**PROBLEM DESCRIPTION**: Print out every line, exactly as written.

**DATASET EXTRACT**:
================
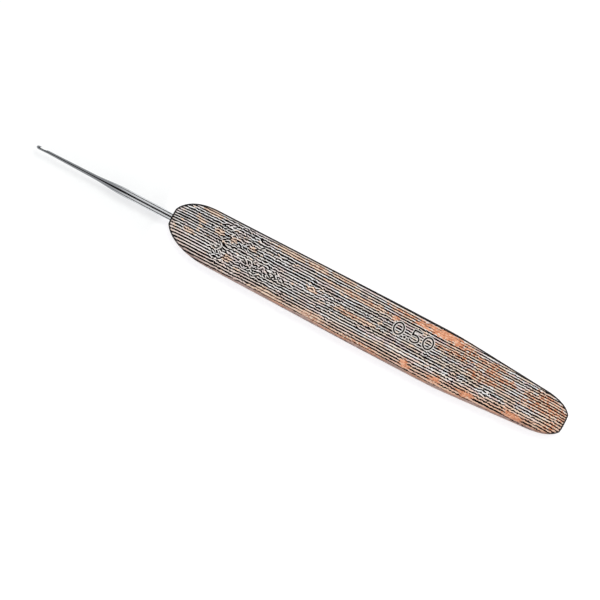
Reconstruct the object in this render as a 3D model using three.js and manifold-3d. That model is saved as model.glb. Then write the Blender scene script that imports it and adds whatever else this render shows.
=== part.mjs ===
// A dreadlock crochet hook: a fine steel hook whose plain shank is glued into a bore in a flat wooden handle.
//
// All sizes are in millimetres. X runs along the tool from the hook's tip to the handle's butt, Y across the
// flat of the handle, towards the side on which the throat opens, and Z up. The origin is under the middle of
// the tool, on the surface that the handle's flat underside lies on.
import * as THREE from "three";
import { mergeVertices } from "three/addons/utils/BufferGeometryUtils.js";
import Module from "manifold-3d";

// The handle: its length, its thickness, and its widths at the nose, at its fullest and at the butt. The first
// and the last are the widths that the ends would have if their corners were left square.
const handleLength = 100;
const handleThickness = 8;
const noseWidth = 12.5;
const fullestWidth = 13.2;
const buttWidth = 8.8;

// The handle swells over the first of these lengths. Its taper to the butt starts at the second, measured from
// the nose too, and the third is how far before and after that the corner between the two is eased.
const swellLength = 58;
const taperStart = 70;
const taperEasing = 4;

// The long edges are rounded with quarter ellipses, which leave the top, the underside and the sides flat.
const edgeRoundingWidth = 3.2;
const edgeRoundingHeight = 3;

// Each end is rounded over a length, down to a small flat face. A squareness of 2 rounds with an ellipse, and
// a larger one leaves fuller corners. The nose face is a rim round the bore, and the butt's face is given by
// its edge's distance from the axis. The handle is shaped by hand, and its nose is fuller on the side of the
// throat than on the far side.
const noseOnThroatSide = { length: 9, squareness: 2.2, rim: 0.95 };
const noseOnFarSide = { length: 12, squareness: 2, rim: 0.35 };
const noseInHeight = { length: 6.5, squareness: 2.2, rim: 0.65 };
const buttInPlan = { length: 7.5, squareness: 2.5, face: 2.2 };
const buttInHeight = { length: 4, squareness: 2.4, face: 2.3 };

// The steel outside the handle, from the tip: the head up to its lip, the throat, a neck that thickens slowly,
// a flare and the plain shank, which goes on into the handle.
const headLength = 1.15;
const throatLength = 1.65;
const neckLength = 11;
const flareLength = 9.4;
const bareShankLength = 11.2;
const buriedShankLength = 25;

// The hook's size is the thickness of the steel that is left under the throat, and the head is as thick as
// that and the throat's depth.
const hookSize = 0.5;
const throatDepth = 0.34;
const neckDiameter = 0.72;
const neckBackDiameter = 1.05;
const shankDiameter = 2.1;
const shankChamfer = 0.35;

// The details of the head and the throat.
const tipRoundingLength = 0.6;
const lipUndercut = 0.3;
const lipBluntness = 0.05;
const throatCornerRadius = 0.14;

// The glue: its thickness round the shank, the cushion of it under the shank's end, and how far it stops
// short of the nose face.
const glueThickness = 0.2;
const glueCushion = 1.2;
const glueRecess = 0.5;
const drillPointAngle = 118;

// What is left free between the steel, the cured glue and the wood, so that their faces never cross.
const seatClearance = 0.03;

// How finely the curves are cut.
const roundSegments = 32;
const edgeSteps = 9;
const noseRings = 16;
const bodyRings = 14;
const buttRings = 13;
const tipSteps = 8;
const flareSteps = 12;
const throatCurveSteps = 8;

// What follows from the sizes above.
const throatEnd = headLength + throatLength;
const flareStart = throatEnd + neckLength;
const flareEnd = flareStart + flareLength;
const exposedLength = flareEnd + bareShankLength;
const hookLength = exposedLength + buriedShankLength;
const overallLength = exposedLength + handleLength;
const headRadius = (hookSize + throatDepth) / 2;
const neckRadius = neckDiameter / 2;
const shankRadius = shankDiameter / 2;
const boreRadius = shankRadius + glueThickness;
const boreDepth = buriedShankLength + glueCushion;
const drillPointSlope = Math.tan(THREE.MathUtils.degToRad(90 - drillPointAngle / 2));

// A section that is smaller than its own roundings keeps this much flat, so that no two of its points meet.
const leastFlat = 0.1;

const wasm = await Module();
wasm.setup();

function solidFrom(geometry) {
  const bare = geometry.clone();
  bare.deleteAttribute("normal");
  bare.deleteAttribute("uv");
  const merged = mergeVertices(bare, 1e-5);
  return new wasm.Manifold(
    new wasm.Mesh({
      numProp: 3,
      vertProperties: new Float32Array(merged.attributes.position.array),
      triVerts: new Uint32Array(merged.index.array),
    }),
  );
}

function geometryFrom(solid) {
  const { vertProperties, triVerts } = solid.getMesh();
  const shared = new THREE.BufferGeometry();
  shared.setAttribute("position", new THREE.BufferAttribute(vertProperties, 3));
  shared.setIndex(new THREE.BufferAttribute(triVerts, 1));
  const faceted = shared.toNonIndexed();
  faceted.computeVertexNormals();
  return faceted;
}

function cut(geometry, cutter) {
  return geometryFrom(solidFrom(geometry).subtract(solidFrom(cutter)));
}

// Evenly spread shares from 0 to 1, both included.
function shares(steps) {
  return Array.from({ length: steps + 1 }, (_, step) => step / steps);
}

// A body turned about the X axis, from a profile of [distance along X, radius] pairs that starts and ends on
// the axis.
function turned(profile) {
  const points = profile.map(([along, radius]) => new THREE.Vector2(radius, along));
  return new THREE.LatheGeometry(points, roundSegments).rotateZ(-Math.PI / 2);
}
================
**EXPECTED ANSWER**:
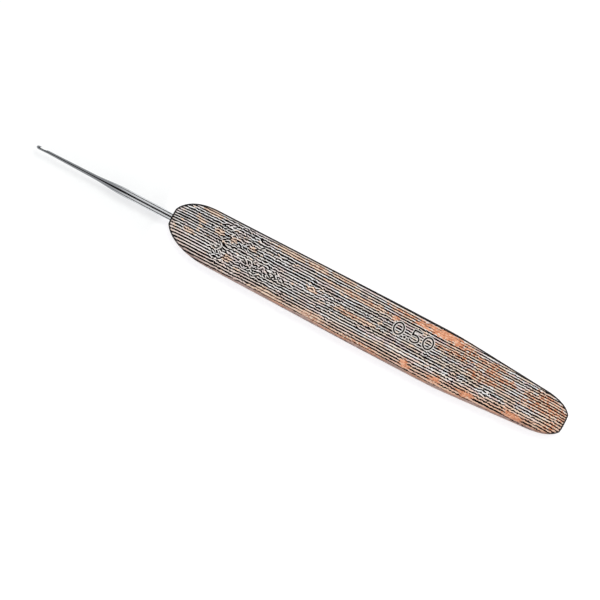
Reconstruct the object in this render as a 3D model using three.js and manifold-3d. That model is saved as model.glb. Then write the Blender scene script that imports it and adds whatever else this render shows.
=== part.mjs ===
// A dreadlock crochet hook: a fine steel hook whose plain shank is glued into a bore in a flat wooden handle.
//
// All sizes are in millimetres. X runs along the tool from the hook's tip to the handle's butt, Y across the
// flat of the handle, towards the side on which the throat opens, and Z up. The origin is under the middle of
// the tool, on the surface that the handle's flat underside lies on.
import * as THREE from "three";
import { mergeVertices } from "three/addons/utils/BufferGeometryUtils.js";
import Module from "manifold-3d";

// The handle: its length, its thickness, and its widths at the nose, at its fullest and at the butt. The first
// and the last are the widths that the ends would have if their corners were left square.
const handleLength = 100;
const handleThickness = 8;
const noseWidth = 12.5;
const fullestWidth = 13.2;
const buttWidth = 8.8;

// The handle swells over the first of these lengths. Its taper to the butt starts at the second, measured from
// the nose too, and the third is how far before and after that the corner between the two is eased.
const swellLength = 58;
const taperStart = 70;
const taperEasing = 4;

// The long edges are rounded with quarter ellipses, which leave the top, the underside and the sides flat.
const edgeRoundingWidth = 3.2;
const edgeRoundingHeight = 3;

// Each end is rounded over a length, down to a small flat face. A squareness of 2 rounds with an ellipse, and
// a larger one leaves fuller corners. The nose face is a rim round the bore, and the butt's face is given by
// its edge's distance from the axis. The handle is shaped by hand, and its nose is fuller on the side of the
// throat than on the far side.
const noseOnThroatSide = { length: 9, squareness: 2.2, rim: 0.95 };
const noseOnFarSide = { length: 12, squareness: 2, rim: 0.35 };
const noseInHeight = { length: 6.5, squareness: 2.2, rim: 0.65 };
const buttInPlan = { length: 7.5, squareness: 2.5, face: 2.2 };
const buttInHeight = { length: 4, squareness: 2.4, face: 2.3 };

// The steel outside the handle, from the tip: the head up to its lip, the throat, a neck that thickens slowly,
// a flare and the plain shank, which goes on into the handle.
const headLength = 1.15;
const throatLength = 1.65;
const neckLength = 11;
const flareLength = 9.4;
const bareShankLength = 11.2;
const buriedShankLength = 25;

// The hook's size is the thickness of the steel that is left under the throat, and the head is as thick as
// that and the throat's depth.
const hookSize = 0.5;
const throatDepth = 0.34;
const neckDiameter = 0.72;
const neckBackDiameter = 1.05;
const shankDiameter = 2.1;
const shankChamfer = 0.35;

// The details of the head and the throat.
const tipRoundingLength = 0.6;
const lipUndercut = 0.3;
const lipBluntness = 0.05;
const throatCornerRadius = 0.14;

// The glue: its thickness round the shank, the cushion of it under the shank's end, and how far it stops
// short of the nose face.
const glueThickness = 0.2;
const glueCushion = 1.2;
const glueRecess = 0.5;
const drillPointAngle = 118;

// What is left free between the steel, the cured glue and the wood, so that their faces never cross.
const seatClearance = 0.03;

// How finely the curves are cut.
const roundSegments = 32;
const edgeSteps = 9;
const noseRings = 16;
const bodyRings = 14;
const buttRings = 13;
const tipSteps = 8;
const flareSteps = 12;
const throatCurveSteps = 8;

// What follows from the sizes above.
const throatEnd = headLength + throatLength;
const flareStart = throatEnd + neckLength;
const flareEnd = flareStart + flareLength;
const exposedLength = flareEnd + bareShankLength;
const hookLength = exposedLength + buriedShankLength;
const overallLength = exposedLength + handleLength;
const headRadius = (hookSize + throatDepth) / 2;
const neckRadius = neckDiameter / 2;
const shankRadius = shankDiameter / 2;
const boreRadius = shankRadius + glueThickness;
const boreDepth = buriedShankLength + glueCushion;
const drillPointSlope = Math.tan(THREE.MathUtils.degToRad(90 - drillPointAngle / 2));

// A section that is smaller than its own roundings keeps this much flat, so that no two of its points meet.
const leastFlat = 0.1;

const wasm = await Module();
wasm.setup();

function solidFrom(geometry) {
  const bare = geometry.clone();
  bare.deleteAttribute("normal");
  bare.deleteAttribute("uv");
  const merged = mergeVertices(bare, 1e-5);
  return new wasm.Manifold(
    new wasm.Mesh({
      numProp: 3,
      vertProperties: new Float32Array(merged.attributes.position.array),
      triVerts: new Uint32Array(merged.index.array),
    }),
  );
}

function geometryFrom(solid) {
  const { vertProperties, triVerts } = solid.getMesh();
  const shared = new THREE.BufferGeometry();
  shared.setAttribute("position", new THREE.BufferAttribute(vertProperties, 3));
  shared.setIndex(new THREE.BufferAttribute(triVerts, 1));
  const faceted = shared.toNonIndexed();
  faceted.computeVertexNormals();
  return faceted;
}

function cut(geometry, cutter) {
  return geometryFrom(solidFrom(geometry).subtract(solidFrom(cutter)));
}

// Evenly spread shares from 0 to 1, both included.
function shares(steps) {
  return Array.from({ length: steps + 1 }, (_, step) => step / steps);
}

// A body turned about the X axis, from a profile of [distance along X, radius] pairs that starts and ends on
// the axis.
function turned(profile) {
  const points = profile.map(([along, radius]) => new THREE.Vector2(radius, along));
  return new THREE.LatheGeometry(points, roundSegments).rotateZ(-Math.PI / 2);
}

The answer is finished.